Brief –
Set down each line from the one containing "const model = new THREE.Group();" to the one containing "if empty is", inclusive, exactly as written and with nothing further.

* start Input for this task *

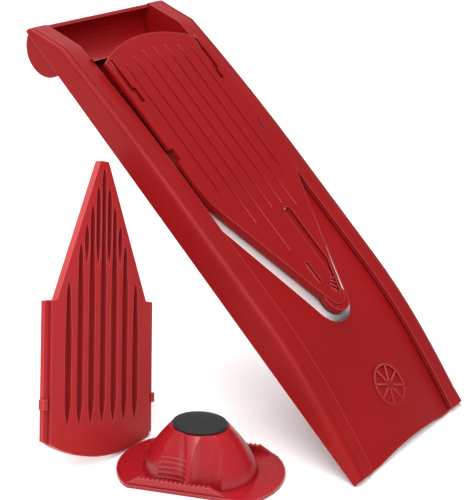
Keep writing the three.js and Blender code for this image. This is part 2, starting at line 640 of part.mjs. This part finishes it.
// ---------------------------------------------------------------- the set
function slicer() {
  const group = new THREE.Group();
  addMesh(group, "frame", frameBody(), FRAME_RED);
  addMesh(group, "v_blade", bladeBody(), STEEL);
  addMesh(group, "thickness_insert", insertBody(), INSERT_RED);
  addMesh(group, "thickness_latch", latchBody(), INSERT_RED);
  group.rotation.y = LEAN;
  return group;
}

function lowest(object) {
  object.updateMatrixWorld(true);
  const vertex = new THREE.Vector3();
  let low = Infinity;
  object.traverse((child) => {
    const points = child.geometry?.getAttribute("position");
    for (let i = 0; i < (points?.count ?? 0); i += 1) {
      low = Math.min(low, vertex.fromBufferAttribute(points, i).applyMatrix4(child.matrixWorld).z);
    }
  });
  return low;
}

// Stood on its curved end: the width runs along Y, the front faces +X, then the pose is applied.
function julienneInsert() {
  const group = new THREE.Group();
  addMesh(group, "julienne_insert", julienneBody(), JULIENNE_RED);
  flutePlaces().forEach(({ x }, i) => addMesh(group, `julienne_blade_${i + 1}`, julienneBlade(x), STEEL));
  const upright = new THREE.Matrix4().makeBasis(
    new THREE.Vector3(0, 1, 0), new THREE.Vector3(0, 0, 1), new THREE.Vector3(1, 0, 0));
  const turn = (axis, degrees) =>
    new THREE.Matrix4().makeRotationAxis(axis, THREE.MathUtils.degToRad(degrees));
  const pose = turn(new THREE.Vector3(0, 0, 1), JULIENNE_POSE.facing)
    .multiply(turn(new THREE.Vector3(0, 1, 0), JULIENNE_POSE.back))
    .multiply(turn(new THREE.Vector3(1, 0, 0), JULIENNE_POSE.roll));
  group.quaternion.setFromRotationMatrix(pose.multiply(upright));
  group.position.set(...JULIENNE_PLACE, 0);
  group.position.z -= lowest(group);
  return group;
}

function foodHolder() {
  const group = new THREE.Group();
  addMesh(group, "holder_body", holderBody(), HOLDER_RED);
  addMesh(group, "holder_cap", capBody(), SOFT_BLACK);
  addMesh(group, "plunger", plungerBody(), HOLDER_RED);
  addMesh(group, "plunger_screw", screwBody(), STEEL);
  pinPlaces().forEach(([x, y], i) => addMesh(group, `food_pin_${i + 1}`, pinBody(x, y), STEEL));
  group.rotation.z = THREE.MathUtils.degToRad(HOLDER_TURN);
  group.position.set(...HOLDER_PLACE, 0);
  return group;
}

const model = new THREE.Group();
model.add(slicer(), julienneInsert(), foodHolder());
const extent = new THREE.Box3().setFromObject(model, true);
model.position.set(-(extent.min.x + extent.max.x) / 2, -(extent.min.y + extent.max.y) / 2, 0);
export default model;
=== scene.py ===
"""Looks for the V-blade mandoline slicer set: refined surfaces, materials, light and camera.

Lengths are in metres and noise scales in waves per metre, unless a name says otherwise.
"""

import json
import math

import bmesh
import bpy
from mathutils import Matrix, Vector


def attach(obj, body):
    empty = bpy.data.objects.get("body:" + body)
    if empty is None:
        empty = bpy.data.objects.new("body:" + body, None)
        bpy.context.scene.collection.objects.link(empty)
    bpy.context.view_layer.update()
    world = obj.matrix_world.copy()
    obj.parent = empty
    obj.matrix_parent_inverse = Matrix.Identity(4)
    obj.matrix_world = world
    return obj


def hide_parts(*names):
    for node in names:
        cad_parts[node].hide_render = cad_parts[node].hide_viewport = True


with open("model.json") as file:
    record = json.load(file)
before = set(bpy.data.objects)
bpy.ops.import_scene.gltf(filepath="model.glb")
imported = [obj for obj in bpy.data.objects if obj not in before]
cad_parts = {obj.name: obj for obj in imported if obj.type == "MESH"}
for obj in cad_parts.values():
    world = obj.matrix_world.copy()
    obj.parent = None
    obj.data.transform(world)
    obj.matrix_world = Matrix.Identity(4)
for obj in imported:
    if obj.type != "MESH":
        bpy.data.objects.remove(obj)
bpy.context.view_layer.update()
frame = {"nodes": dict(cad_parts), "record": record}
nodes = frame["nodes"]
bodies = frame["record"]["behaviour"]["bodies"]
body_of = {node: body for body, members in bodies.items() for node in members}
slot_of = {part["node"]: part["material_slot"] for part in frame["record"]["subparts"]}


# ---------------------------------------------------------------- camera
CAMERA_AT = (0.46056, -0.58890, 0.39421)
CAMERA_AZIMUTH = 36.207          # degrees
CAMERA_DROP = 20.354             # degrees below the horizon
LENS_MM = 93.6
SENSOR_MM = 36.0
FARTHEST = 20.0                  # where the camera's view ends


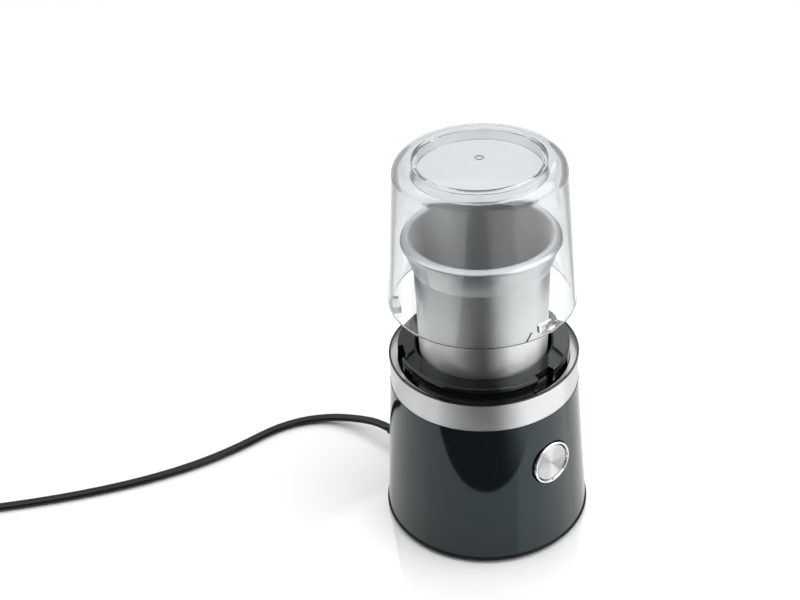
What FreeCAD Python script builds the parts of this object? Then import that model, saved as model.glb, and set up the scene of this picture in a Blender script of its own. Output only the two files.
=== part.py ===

* end Input for this task *

Reply –
const model = new THREE.Group();
model.add(slicer(), julienneInsert(), foodHolder());
const extent = new THREE.Box3().setFromObject(model, true);
model.position.set(-(extent.min.x + extent.max.x) / 2, -(extent.min.y + extent.max.y) / 2, 0);
export default model;
=== scene.py ===
"""Looks for the V-blade mandoline slicer set: refined surfaces, materials, light and camera.

Lengths are in metres and noise scales in waves per metre, unless a name says otherwise.
"""

import json
import math

import bmesh
import bpy
from mathutils import Matrix, Vector


def attach(obj, body):
    empty = bpy.data.objects.get("body:" + body)
    if empty is None:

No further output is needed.